A national inquiry was set up into child abuse in the country in 2013 after reports emerged of serial child abuse inside the country’s Catholic Church.

Members of Australia’s Royal Commission into Institutional Responses to Child Sexual Abuse, which has a mandate to examine religious and secular organisations, has heard how the Jehovah’s Witnesses were an insular sect with rules designed to prevent reporting sexual abuse.

In the case of the alleged 1,006 perpetrators of child sex abuse in the church since 1950, not one was reported to the police.

The hearing was told the church itself handled all of the cases.

Angus Stewart, senior counsel for the commission, said: “This suggests that it is the practice of the Jehovah's Witness church to retain information regarding child sexual abuse offences but not to report allegations of child sexual abuse to the police or other relevant authorities.“

One church member, identified only as BCB, told the commission that she was sexually assaulted by an elder as a teenager, leaving her with depression, the BBC reports.

“The abuse changed who I was,” she said.

“It destroyed my confidence and my self-esteem.”

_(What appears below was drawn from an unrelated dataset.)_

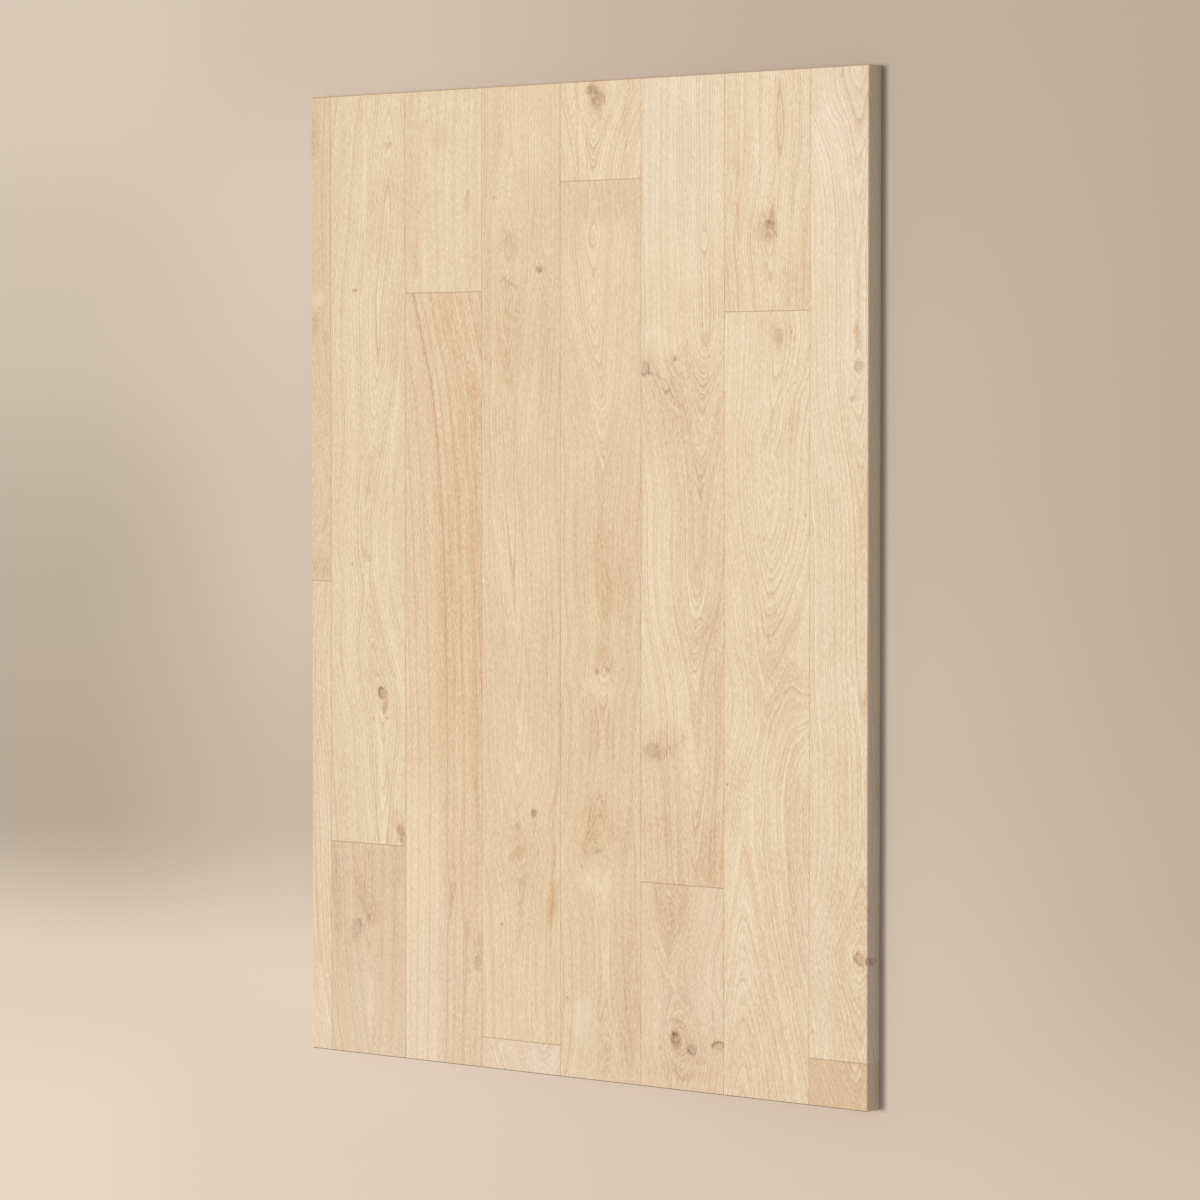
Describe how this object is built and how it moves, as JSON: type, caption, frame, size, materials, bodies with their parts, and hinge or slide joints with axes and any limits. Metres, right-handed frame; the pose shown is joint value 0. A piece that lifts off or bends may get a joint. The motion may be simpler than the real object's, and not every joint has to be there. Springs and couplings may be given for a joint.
{
  "type": "parquet plank panel",
  "caption": "Rectangular panel of solid oak parquet planks, tongued and grooved along their edges and ends, laid in rows with staggered end joints.",
  "frame": {"origin": "middle of the back, the face that the panel lies on", "axes": "+Z out of the walked-on face, +Y along the planks towards the head end, +X across the rows from the first to the last"},
  "size_m": [0.832, 1.11, 0.022],
  "materials": {
    "oak": "pale matt-oiled oak, sanded, with small knots"
  },
  "bodies": {
    "root": {"row1_head_plank": "oak", "row1_foot_plank": "oak", "row2_head_plank": "oak", "row2_foot_plank": "oak", "row3_head_plank": "oak", "row3_foot_plank": "oak", "row4_head_plank": "oak", "row4_foot_plank": "oak", "row5_head_plank": "oak", "row5_foot_plank": "oak", "row6_head_plank": "oak", "row6_foot_plank": "oak", "row7_head_plank": "oak", "row7_foot_plank": "oak", "row8_head_plank": "oak", "row8_foot_plank": "oak"}
  },
  "joints": []
}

Another woman, known as BCG, will give evidence that she was abused by her father, but was forced by church authorities to confront him about the allegations, Mr Stewart said.

Her father responded by blaming her for “seducing him”, Mr Stewart said.

One Jehovah's Witnesses elder who handled BCB's complaint, Max Horley, admitted he destroyed notes about her allegations so they did not fall into the “wrong hands”, according to the BBC.

“We do not want our wives knowing our stuff - what sort of things we are dealing with,” Mr Horley told the hearing.

The church would not report allegations of abuse to the police, but would encourage the victims to report it, Mr Horley added.

Mr Stewart told the hearing of a doctrine the church had which released church elders from their responsibility to report abuse where they were not required to do so legally.

Although the church expelled 401 members after internal abuse hearings, it allowed 230 of them to return.

The church also made its internal process to consider allegations more robust, with two or more witnesses needing to be produced before proceeding to a church “judicial committee”.

This blocked 125 allegations from being heard, Mr Stewart said.

The Jehovah’s Witnesses, based in America, have eight million members worldwide and are known for their foreign ministries and door-to-door campaigns.

There are about 68,000 members of the church in Australia.

The Royal Commission has said that more than 4,000 victims have come forward as part of the inquiry.

It has heard allegations of abuse within the Orthodox Jewish community, Catholic Church, schools and children’s homes.